I've been keeping quiet... have you noticed? I started this comment in mid-October and only now, in November, have I posted... Why?

Well, after writing about a million half-poems for Black History Month in October, and deciding none of them put across what I wanted to say succintly enough, things just got a bit busy. And I'm still only 3 chapters into the novel, although I'm already worried about the dreaded s: structure.

Funny how, in October, apart from the odd Radio 4 programme, there wasn't much publicity about Black History Month. But there seemed to be a lot of stories about racism. The BNP got far more exposure than necessary with at least two prime-time programmes that I saw, and Bruce Forsyth decided to make a fool of himself defending a crass comment made by one of his Strictly Come Dancing trainers (I would normally never link to a Daily Mail article, but their slant on this is soo bad - including pictures of his Puerto Rican wife, which, of course, proves he doesn't have a racist/ignorant bone in his body). I varied between wanting to laugh and wanting to punch someone last month. So I kept quiet.

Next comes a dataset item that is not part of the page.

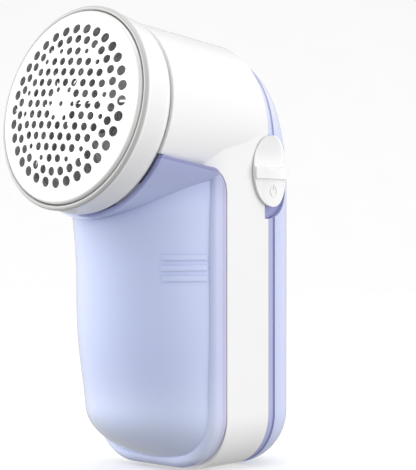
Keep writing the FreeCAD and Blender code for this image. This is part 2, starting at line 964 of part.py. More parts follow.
def motor_terminals():
    tabs = []
    for side in (-1, 1):
        low = (side * BRUSH_PLACE - 0.25, -1.4, S.cap_back - 3.2)
        high = (side * BRUSH_PLACE + 0.25, 1.4, S.motor_back + 0.8)
        tabs.append(box(f"terminal_{side}", low, high))
    return put_in_head(group("motor_terminals", *tabs))


def motor_bushings():
    parts = []
    for label, low, high in (
        ("front_bushing", S.cup_back - 1.0, S.cup_back + 1.6),
        ("rear_bushing", S.cap_back - 0.9, S.cap_back + 1.6),
    ):
        points = rectangle(S.shaft_radius + 0.03, low, 1.9, high)
        parts.append(turned(label, points))
    return put_in_head(group("motor_bushings", *parts))


def motor_magnets():
    shells = []
    for side in (-1, 1):
        ring = turned(f"magnet_ring_{side}", rectangle(7.5, -47.0, 8.98, -30.5))
        left, right = sorted((0, side * 12))
        block = box(f"magnet_block_{side}", (left, -6.0, -50.0), (right, 6.0, -28.0))
        shells.append(common(f"magnet_{side}", ring, block))
    return put_in_head(group("motor_magnets", *shells))


def small_screw(label, head_radius, head_height, shank_radius, shank_length):
    """A pan-head screw along +Z, its head's top at Z = 0, with a cross recess."""
    points = [
        (0.0, 0.0),
        (head_radius * 0.55, 0.0),
        (head_radius, head_height * -0.55),
        (head_radius, -head_height),
        (shank_radius, -head_height),
        (shank_radius, -head_height - shank_length),
        (0.0, -head_height - shank_length - shank_radius),
    ]
    blank = turned(label + "_blank", points, {1: -head_radius})
    span = head_radius * 0.6
    slots = [
        box(label + "_slot_x", (-span, -0.22, head_height * -0.6), (span, 0.22, 1.0)),
        box(label + "_slot_y", (-0.22, -span, head_height * -0.6), (0.22, span, 1.0)),
    ]
    return cut(label, blank, *slots)


def motor_screws():
    screws = []
    for side in (-1, 1):
        screw = small_screw(f"motor_screw_{side}", 1.9, 1.2, 0.9, 3.2)
        screw.Placement = Placement(Vector(side * 6.5, 0, SIZES["cup_floor"] + 1.2), Rotation())
        screws.append(screw)
    return put_in_head(group("motor_screws", *screws))


def motor_shaft():
    points = [
        (0.0, -56.5),
        (0.8, -56.5),
        (S.shaft_radius, -56.3),
        (S.shaft_radius, -11.2),
        (0.8, -11.0),
        (0.0, -11.0),
    ]
    return put_in_head(turned("motor_shaft", points))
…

Anyway, I'm back to working in schools again, even as I await my 3rd Criminal Records check this year (I'm working in another borough, so I apparently need a new one before I can be trusted as a "non-con"). So I thought I'd share a section of a poem I started about Black History Month in schools. Maybe one day I'll finish it...


It's that time again

Teachers cut-and-paste words from Martin Luther King and staple-gun them to walls
They line up children to sing Kum-ba-yah to politely-clasped hands
Waiting for the assembly to end

Die-hards dust off their dashikis in solidarity with their African roots
If they could only grow dreadlocks around that bald patch
How they would bind us together!

Thursday 1 October 2009

Pinch, Punch....

October... all over. October... all over. Oh yeah, I remember the rhyme now:



June, too soon
July, stand by
August, it must
September, remember
October, all over

We learnt it to predict hurricanes half a hemisphere away, while the dog-eared sign on the wall flapped in the wind: "It's not the longitude, nor the latitude, but the attitude".


We were not allowed to close the window or put our coats on. Or even breathe. But I still managed to sleep between cloud formations.

The rest of my memory is foggy.

Is it that time already?

Pardon me for being so quick.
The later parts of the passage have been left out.